Asked to put his finger on the main benefit of the implementation, Rinsky thinks of the positive response from his team. “It’s always difficult to retain and motivate the best-in-class tax professionals,” he says. “What we’ve attempted as a result of this is to do away with a lot of the ‘busy work’ and to keep the job fun, motivating, and challenging for our professionals.”
Wait … “fun”?
Absolutely. Rinsky underscores the point. “The reason why something is mundane is that it’s viewed it as duplicative and non-value-add. And if there’s a way to do away with that, it makes the job more interesting, more challenging, and, yes, more fun.”
Given that you’ve set up your tax processes so that they align with the technology and you’ve put the work into developing and sensitizing your primary systems, here’s how an integrated tax platform might look.
It’s important to remember that there’s no such thing as the one best tax tool for any given slot in your system, notes Ravi Gupta, partner in Deloitte’s tax management services group. What you’re looking for is the best process and infrastructure that works.

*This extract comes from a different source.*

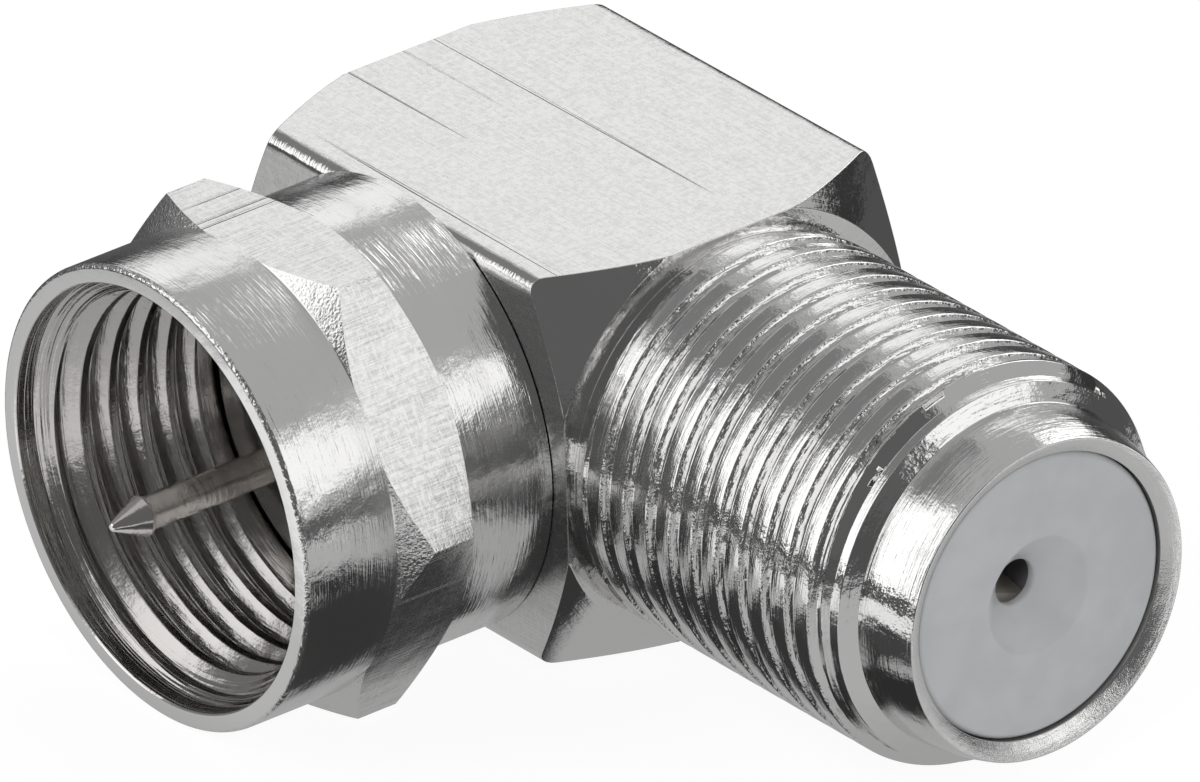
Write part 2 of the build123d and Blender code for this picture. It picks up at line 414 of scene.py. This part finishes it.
def grain(tree, place, spacing, stretch=(1, 1, 1), detail=2.0):
    """Noise with a spacing in metres. A stretch below 1 draws it out along an axis."""
    drawn = add_node(tree, "ShaderNodeMapping", Vector=place, Scale=stretch).outputs[0]
    inputs = {"Vector": drawn, "Scale": 1 / spacing, "Detail": detail}
    return add_node(tree, "ShaderNodeTexNoise", **inputs).outputs[0]


def tilted(tree, height, spacing, slope, normal=None, share=1.0):
    """Bump of a grain that tilts the surface by about a slope, as far as a mask lets it."""
    height_per_slope = 1.7
    distance = height_per_slope * spacing * slope
    inputs = {"Height": height, "Distance": distance, "Strength": share}
    if normal is not None:
        inputs["Normal"] = normal
    return add_node(tree, "ShaderNodeBump", **inputs).outputs[0]


def roughened(tree, place, spacing, slope, normal=None, share=1.0, stretch=(1, 1, 1)):
    """Bump of an even or a drawn-out grain."""
    return tilted(tree, grain(tree, place, spacing, stretch), spacing, slope, normal, share)


def new_finish(name):
    finish = bpy.data.materials.new(name)
    finish.use_nodes = True
    finish.node_tree.nodes.clear()
    return finish, finish.node_tree


def nickel_over(tree, colour, roughness, normal, metallic=1.0):
    """The metal itself. A colour is three numbers or another node's socket."""
    metal = add_node(tree, "ShaderNodeBsdfPrincipled", Roughness=roughness, Normal=normal)
    if isinstance(colour, bpy.types.NodeSocket):
        tree.links.new(colour, metal.inputs["Base Color"])
    else:
        metal.inputs["Base Color"].default_value = (*colour, 1)
    metal.inputs["Metallic"].default_value = metallic
    add_node(tree, "ShaderNodeOutputMaterial", Surface=metal.outputs[0])


def measures_round(tree, place, axis):
    """Length along a turning axis, distance from it and bearing round it."""
    turn = (0, 0, 0) if axis == "X" else (0, 0, pi / 2)
    there = add_node(tree, "ShaderNodeMapping", Vector=place, Rotation=turn).outputs[0]
    split = add_node(tree, "ShaderNodeSeparateXYZ", Vector=there)
    length, across, upright = (split.outputs[axis] for axis in "XYZ")
    radial = add_node(tree, "ShaderNodeCombineXYZ", X=0.0, Y=across, Z=upright).outputs[0]
    measure = {"operation": "LENGTH"}
    radius = add_node(tree, "ShaderNodeVectorMath", measure, _0=radial).outputs["Value"]
    return length, radius, reckon(tree, "ARCTAN2", upright, across)


def band_share(tree, value, low, high, blur):
    """1 where a value lies between two others, and 0 outside."""
    from_middle = reckon(tree, "ABSOLUTE", reckon(tree, "SUBTRACT", value, (low + high) / 2))
    half = (high - low) / 2
    return fade(tree, from_middle, half, half + blur, 1.0, 0.0)


def flat_share(tree, measures, sides, flat, first_corner, low, high):
    """1 on the flats of a bar between two lengths, and 0 on its turned parts."""
    below = flat - 0.012 * mm
    just_below = flat - 0.004 * mm
    end_blur = 0.01 * mm
    length, radius, bearing = measures
    side_angle = 2 * pi / sides
    from_corner = reckon(tree, "SUBTRACT", bearing, first_corner)
    corners = reckon(tree, "DIVIDE", from_corner, side_angle)
    from_flat = reckon(tree, "SUBTRACT", reckon(tree, "FRACT", corners), 0.5)
    tilt = reckon(tree, "COSINE", reckon(tree, "MULTIPLY", from_flat, side_angle))
    depth = reckon(tree, "MULTIPLY", radius, tilt)
    on_flat = fade(tree, depth, below, just_below)
    return reckon(tree, "MULTIPLY", on_flat, band_share(tree, length, low, high, end_blur))


def stretch_round(axis, amount):
    """Draws a grain out round an axis. An amount of 1 leaves it even."""
    return (1, amount, amount) if axis == "X" else (amount, 1, amount)


def stretch_along(axis, amount):
    return (amount, 1, 1) if axis == "X" else (1, amount, 1)


def drawn_dull(tree, place, drawn, low_roughness, high_roughness):
    """Roughness that goes up and down round a turned piece."""
    streaks = grain(tree, place, dull_spacing, drawn)
    return fade(tree, streaks, noise_low, noise_high, low_roughness, high_roughness)


wave_spacing = 1.3 * mm
wave_slope = 0.02
pit_spacing = 0.06 * mm
dull_spacing = 0.9 * mm
round_draw = 0.05
noise_low = 0.35
noise_high = 0.65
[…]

The range of possible tax-related source data systems is vast, and varies widely by company. In addition to ERP systems and G/Ls, it might include, for example, sales-and-use tax packages, systems that track state apportionment information, third-party fixed-asset accounting tools, even HR systems. Business performance management technology is designed to handle number crunching on a massive scale. It can function as a tax data repository, and its extract, transform, and load (ETL) tools can consolidate the information and feed it into the calculation engines. From there, the data can flow into the tax compliance, reporting, and filing tools.